As for communication between the base station and the robots, I decided against bluetooth early on, because the pairing-connection routine seemed to me way to convoluted to handle dynamically at runtime, with robots possibly changing between games, without needing to restart the base station. Also multiple robots would need to be connected to the base station at the same time, and I couldn’t find any information about either the Pi or the ESP32C3 being able to do that.

At first I tried using UDP, like I did for iFab. Even after tuning hostapd flags to reduce latency, it was still too much for the game in my opinion, but with nothing better we brought it to Botroyale.

Speaking with the guys from I Robottari at MFR2025, I was suggested to try the ESPNow protocol. It’s a proprietary protocol ESP microcontroller use, meant for low latency and low data applications. I was sold when I saw this project on hackaday using it to run 20kHz control loops wirelessly!

I implemented it after the Faire. To change as little code as possible, I added another XIAO connected the UART of the Pi itself. Now, instead of sending UDP packets to the robots, I send them in UART to the XIAO, which then uses ESPNow to send them to the other robots. The latency now is barely noticeable, and you can now actually see the play in the motors gearbox when switching driving direction quickly.

   
Two robots used in BotRoyale. We call this iteration speedster.
Low-latency remote control using ESPNow

In the video we used o-rings for wheels, which seem to slip quite a lot and catch a lot of dust. We also tried casting our own from silicone rubber which was lent to us, and it seemed to slip much much less and as a result the robot would move faster.
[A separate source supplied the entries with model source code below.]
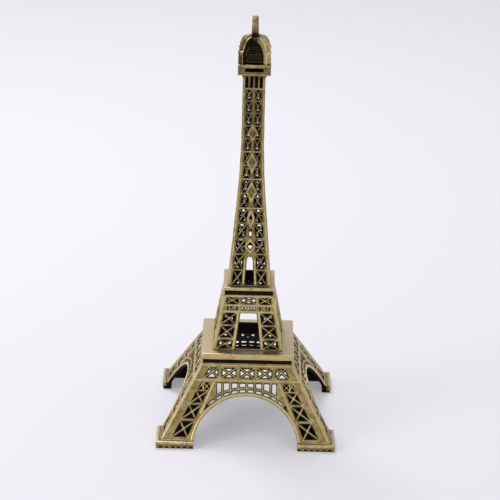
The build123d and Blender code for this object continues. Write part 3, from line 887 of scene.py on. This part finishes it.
def shaft_casting(sizes):
    """The rows of crossed bays, the portal, the flutes and the raised lozenges."""
    casting = Casting()
    bead = sizes.bead / MM
    thick = SHAFT_NECK[1] + shaft_high.y
    low, high = shaft_low.z, shaft_high.z
    heights = [low + (high - low) * n / SHAFT_STEPS for n in range(SHAFT_STEPS + 1)]
    outline = [(shaft_half(z), z) for z in heights] + [(-shaft_half(z), z) for z in reversed(heights)]
    levels = shaft_levels()
    rows = list(zip(levels[:-1], levels[1:]))
    half_rail = SHAFT_RAIL / 2
    bays = both_sides([quad(spine, shaft_outer, z0 + half_rail, z1 - half_rail) for z0, z1 in rows])
    head_r = PORTAL_TOP[1]
    spring_z = PORTAL_TOP[0] - head_r
    head = [(head_r * cos(pi * n / 10), spring_z + head_r * sin(pi * n / 10)) for n in range(11)]
    foot_z = low + 0.5
    doorway = [(-portal(foot_z), foot_z), (portal(foot_z), foot_z), *head]
    slot_z, slot_w, slot_h = SPINE_SLOT
    slots = [doorway, oblong(0, slot_z, slot_w, slot_h)]
    flute_z, flute_h = (FLUTE_LOW + FLUTE_HIGH) / 2, FLUTE_HIGH - FLUTE_LOW
    slots += [oblong((n - 1.5) * FLUTE_PITCH, flute_z, FLUTE_W, flute_h) for n in range(4)]
    for middle, half, height in LOZENGES[:2]:
        slots.append(lozenge_outline(middle, half, height, LOZENGE_STROKE - 0.1))
    casting.pierced(
        outline, bays, slots, (SHAFT_FACE, thick, thick), SHAFT_BAR,
        draft=0.8 * sizes.draft / MM, rounding=0.75 * sizes.rounding / MM, soft=0.3,
    )
    blind_up, blind_w, blind_half = FLUTE_BLIND
    blind_z = FLUTE_LOW + blind_up
    casting.bar((-blind_half, blind_z), (blind_half, blind_z), blind_w, 0.62, thick - 0.1)
    for middle, half, height in LOZENGES:
        casting.lozenge(middle, half, height, LOZENGE_STROKE, 0.22)
    for sign in (1, -1):
        edge = [(sign * (shaft_half(z) - 0.45), z) for z in heights[:-1]]
        casting.bead(edge, 0.5, bead * 0.8)
        inner = [(sign * (portal(z) + PORTAL_STILE / 2), z) for z in (low + 0.4, spring_z)]
        casting.bead(inner, 0.6, bead * 0.7)
    for z in (levels[5], levels[7], levels[9], SHAFT_LATTICE_TOP + 0.15):
        across = shaft_half(z) - 0.8
        casting.bead([(-across, z), (across, z)], 0.45, bead * 0.8)
    return casting


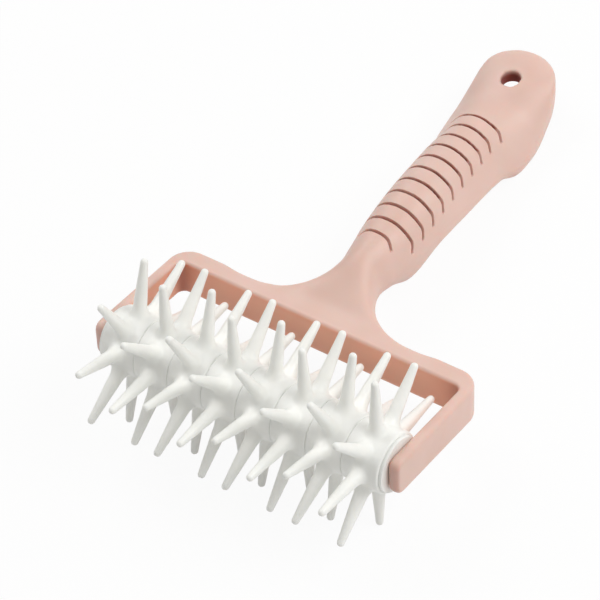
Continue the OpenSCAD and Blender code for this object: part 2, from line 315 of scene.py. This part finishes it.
def cylinder_along(name, radius, start, direction, length, sides):
    """A straight cutter with that many sides."""
    axis = Vector(direction).normalized()
    turn = axis.to_track_quat("Z", "Y").to_matrix()
    rings = [
        [Vector(start) + turn @ Vector((radius * math.cos(t), radius * math.sin(t), h))
         for t in round_angles(sides)]
        for h in (0.0, length)
    ]
    obj = lofted(name, rings)
    face_outwards(obj)
    return obj


def station_slopes(k):
    """How fast column k of the stations changes at each of them."""
    s, v = STATIONS[:, 0], STATIONS[:, k]
    h, d = np.diff(s), np.diff(v) / np.diff(s)
    inner = (d[:-1] * h[1:] + d[1:] * h[:-1]) / (h[:-1] + h[1:])
    return np.concatenate([[d[0]], inner, [d[-1]]])


SLOPES = [station_slopes(k) for k in range(STATIONS.shape[1])]


def station(s, k):
    """Column k at distance s, on a smooth curve through the stations."""
    s = np.minimum(np.asarray(s, float), STATIONS[-1, 0])
    i = np.clip(np.searchsorted(STATIONS[:, 0], s, side="right") - 1, 0, len(STATIONS) - 2)
    h = STATIONS[i + 1, 0] - STATIONS[i, 0]
    u = (s - STATIONS[i, 0]) / h
    return (
        (2 * u**3 - 3 * u**2 + 1) * STATIONS[i, k] + (u**3 - 2 * u**2 + u) * h * SLOPES[k][i]
        + (3 * u**2 - 2 * u**3) * STATIONS[i + 1, k] + (u**3 - u**2) * h * SLOPES[k][i + 1]
    )


def closing(s):
    """How much of the section is left at distance s: 1 at first and 0 at the very end."""
    away = np.clip((np.asarray(s, float) - CLOSE_FROM) / (GRIP_LEN - CLOSE_FROM), 0, 1)
    return (1 - away**CLOSE_POWER) ** (1 / CLOSE_POWER)


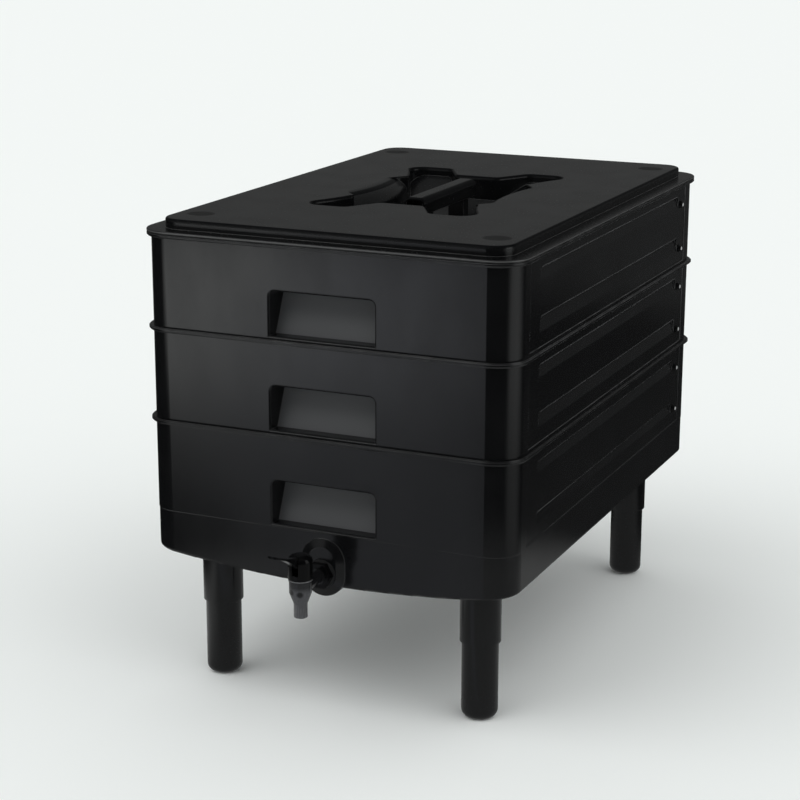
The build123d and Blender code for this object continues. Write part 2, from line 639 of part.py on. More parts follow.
# ---- Tap ------------------------------------------------------------------------------------
def disc(radius, low, high):
    """Upright round block on the barrel's axis."""
    with BuildSketch(Plane.XY.offset(low)) as circle:
        with Locations((0, BARREL_Y)):
            Circle(radius)
    return extrude(circle.sketch, amount=high - low, mode=Mode.PRIVATE)


def rod(radius, near, far):
    """Round block along the tail's axis between two stations, front to back."""
    with BuildSketch(Plane.XZ.offset(-near)) as circle:
        with Locations((0, TAP_HEIGHT)):
            Circle(radius)
    return extrude(circle.sketch, amount=near - far, mode=Mode.PRIVATE)


def build_tap_body():
    """Barrel with ringed mouth, valve seat, cone and spout, and a neck and threaded tail behind."""
    with BuildPart() as body:
        with BuildSketch(Plane.XZ.offset(-BARREL_Y)) as section:
            with BuildLine():
                Polyline(
                    (0, SPOUT_FOOT),
                    (SPOUT_DIAMETER / 2, SPOUT_FOOT),
                    (SPOUT_DIAMETER / 2, CONE_FOOT),
                    (NOZZLE_DIAMETER / 2, CONE_FOOT),
                    (BARREL_DIAMETER / 2, BARREL_FOOT),
                    (BARREL_DIAMETER / 2, BARREL_TOP - RING_HEIGHT),
                    (RING_DIAMETER / 2, BARREL_TOP - RING_HEIGHT),
                    (RING_DIAMETER / 2, BARREL_TOP),
                    (0, BARREL_TOP),
                    close=True,
                )
            make_face()
        revolve(section.sketch, axis=Axis((0, BARREL_Y, 0), (0, 0, 1)))
        add(rod(NECK_DIAMETER / 2, BARREL_Y, TAIL_FRONT))
        add(rod(TAIL_DIAMETER / 2, TAIL_FRONT, NUT_BACK + TAIL_SPARE))
        add(disc(BARREL_BORE / 2, SEAT_TOP, BARREL_TOP), mode=Mode.SUBTRACT)
        add(disc(SEAT_BORE / 2, SEAT_FOOT, SEAT_TOP), mode=Mode.SUBTRACT)
        add(disc(SPOUT_BORE / 2, SPOUT_FOOT, SEAT_FOOT), mode=Mode.SUBTRACT)
        inlet = rod(TAIL_BORE / 2, BARREL_Y, NUT_BACK + TAIL_SPARE)
        add(inlet - disc(BARREL_BORE / 2, CONE_FOOT, SEAT_TOP), mode=Mode.SUBTRACT)
    finish(body, "tap_body")


def build_washer(near, far, label):
    """Rubber washer round the tail."""
    with BuildPart() as washer:
        add(rod(WASHER_DIAMETER / 2, near, far))
        add(rod(TAIL_DIAMETER / 2 + NUT_FIT, near, far), mode=Mode.SUBTRACT)
    finish(washer, label)


def build_nut(near, far, label):
    """Hexagonal nut round the tail."""
    with BuildPart() as nut:
        with BuildSketch(Plane.XZ.offset(-near)) as hexagon:
            with Locations((0, TAP_HEIGHT)):
                RegularPolygon(NUT_ACROSS_FLATS / 2, 6, major_radius=False)
        extrude(hexagon.sketch, amount=near - far)
        add(rod(TAIL_DIAMETER / 2 + NUT_FIT, near, far), mode=Mode.SUBTRACT)
    finish(nut, label)


def build_tap_hood():
    """Domed hood on the barrel: plug and spring pocket below its floor, the lever's slot above."""
    slot_back = PIVOT_Y + ROOT_BACK + SLOT_FIT
    with BuildPart() as hood:
        add(disc(HOOD_DIAMETER / 2, BARREL_TOP, HOOD_TOP))
        fillet(hood.edges().group_by(Axis.Z)[-1], HOOD_ROUND)
        add(disc(BARREL_BORE / 2 - HOOD_PLUG_FIT, BARREL_TOP - HOOD_PLUG, BARREL_TOP))
        add(disc(HOOD_BORE / 2, FLOOR_TOP, HOOD_TOP - HOOD_ROOF), mode=Mode.SUBTRACT)
        with BuildSketch(Plane.XY.offset(FLOOR_TOP)) as slot:
            with Locations((0, slot_back - HOOD_DIAMETER / 2)):
                Rectangle(LEVER_HUB + 2 * SLOT_FIT, HOOD_DIAMETER)
        extrude(slot.sketch, amount=HOOD_HEIGHT, mode=Mode.SUBTRACT)
        pocket = disc(SPRING_POCKET_DIAMETER / 2, BARREL_TOP - HOOD_PLUG, SPRING_TOP)
        add(pocket, mode=Mode.SUBTRACT)
        add(disc(STEM_DIAMETER / 2 + STEM_FIT, SPRING_TOP, FLOOR_TOP), mode=Mode.SUBTRACT)
        with BuildSketch(Plane.YZ.offset(PIN_LENGTH / 2)) as pin_hole:
            with Locations((PIVOT_Y, PIVOT_Z)):
                Circle(PIN_DIAMETER / 2)
        extrude(pin_hole.sketch, amount=-HOOD_DIAMETER, mode=Mode.SUBTRACT)
    finish(hood, "tap_bonnet")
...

We still haven’t tried buying our own and making more extensive tests though.

Final cost

In the end, we payed 80€ for 10 shipped and partially assembled boards, 50€ for 10 XIAOs, and 70€ for 20 motors (3.5€ each). It amounts to 200€ for 10 robots, or about 20€ per single robot. This is not accounting for our own labour time and other materials like wire or solder paste which we already had.

   
The base station: Raspberry Pi Zero 2W + ESP32C3 for ESPNow!